Die Möglichkeit schließlich, mit einer Plus-Umweltkarte ein Kfz mieten zu können, ist u.E. ein zweischneidiges Schwert: Auf der einen Seite ist es durchaus als Argument gegen den Besitz eines eigenen Wagens gerichtet, andererseits bevorzugt es gerade wieder nur Autofahrerinnen. Wenn schon eine solche Kombination, dann müssen Mietfahrräder und Mietfahrradanhänger ebenso angeboten werden, ggf. verbunden mit der Nutzungsmöglichkeit von Bike & Ride-Stationen (Aufbewahrung, Reparatur, ...)!
Abschließend möchten wir anregen, die betrieblichen Sparmöglichkeiten wie Busspuren und Vorrangschaltungen konsequent umzusetzen. Dort, wo die fast schon berüchtigte Verkehrsverwaltung dies dem privaten Pkw-Verkehr zuliebe verhindern will, empfehlen wir den Kontakt zu verkehrspolitischen Initiativen und Vereinen zu nutzen (wie z.T. schon mit dem Fahrgastbeirat geschehen), um so die Lobby für den ÖPNV weiter aufzubauen, z.B. mit konkreten Zahlenbeispielen. Dies würde dann letztendlich nicht nur der BVG, sondern auch den Fahrgästen und der Umwelt dienen.
****Berliner Verkehrsbetriebe Qualitätsmanagement Kundendienst Herr Grunwald
(10.5.1996) Sehr geehrte Damen und Herren, bei den kürzlich in der Presse erwähnten zukünftigen möglichen Tarifmodellen handelt es sich um grundsätzliche Überlegungen für die Gestaltung eines Nahverkehrstarifs der Region Berlin-Brandenburg. Im Rahmen von Marktuntersuchungen wurden diese Konzepte einem Teil unserer Kunden zur Beurteilung vorgelegt.

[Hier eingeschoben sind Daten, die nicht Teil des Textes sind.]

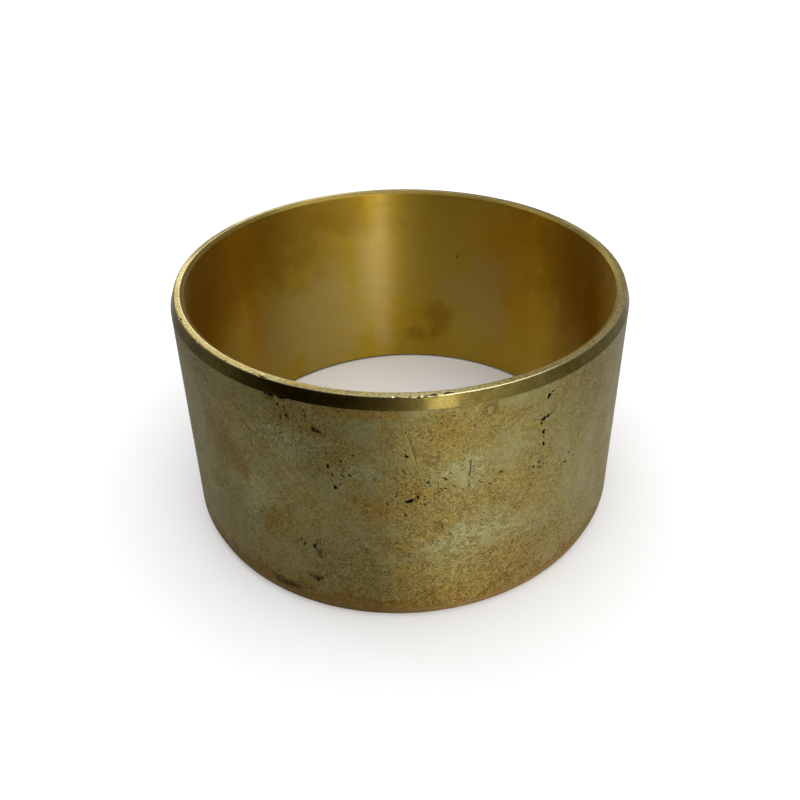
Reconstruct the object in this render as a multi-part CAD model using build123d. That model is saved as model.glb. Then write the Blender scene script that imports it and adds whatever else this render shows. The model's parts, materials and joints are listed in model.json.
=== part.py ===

Insbesondere die veröffentlichten Preise sind fiktiv und in dieser Form keinesfalls beschlossene Sache.
Die Einteilung in unterschiedliche Tarifgebiete ist in allen größeren Verkehrsverbünden Deutschlands Realität. Die Verkehrsgemeinschaft Berlin-Brandenburg (VBB) nimmt mit dem hier gültigen Einheitstarif derzeit eine Sonderstellung ein. Der Einheitstarif wird zunehmend von denjenigen Fahrgästen kritisiert, die nur kurze Strecken zurücklegen und daher unseren Tarif als ungerecht empfinden. Daher wird unsererseits nach Wegen gesucht, das Tarifsystem leistungsgerechter zu gestalten, so daß sich der Preis stärker an der tatsächlichen Inanspruchnahme orientiert. Lange Wege wären demnach teurer als kurze Wege.
Daß dies für den von einer eventuellen Preissteigerung betroffenen Fahrgast unbefriedigend ist, ist uns bewußt. Wir bitten Sie jedoch zu bedenken. daß das Preisniveau des Öffentlichen Nahverkehrs in Berlin im Vergleich zu anderen Verkehrsverbünden relativ niedrig ist.
Über den möglichen Zusatznutzen von Fahrausweisen wird im Zusammenhang mit der generellen Tarifgestaltung ebenfalls noch nachzudenken sein. Ihre diesbezüglichen Hinweise werden wir in unsere Überlegung einbeziehen. Das betrifft auch Ihre Anregungen zur Fahrrad- und Anhängermiete zu günstigeren Konditionen.
Eine starke Erweiterung des Busspurnetzes und Vorrangschaltungen für ÖPNV-Fahrzeuge an Lichtsignalanlagen sind auch für uns ein sehr wichtiges Thema. Wir stehen seit Jahren und in letzter Zeit sehr intensiv in Verhandlungen mit der zuständigen Senatsverwaltung und dem Polizeipräsidenten. Nach heutigem Erkenntnisstand haben wir gute Aussichten, noch in diesem Jahr eine tragfähige und für alle Seiten akzeptable Lösung, insbesondere der Vorrangschaltungen für Straßenbahnen, erreichen zu können.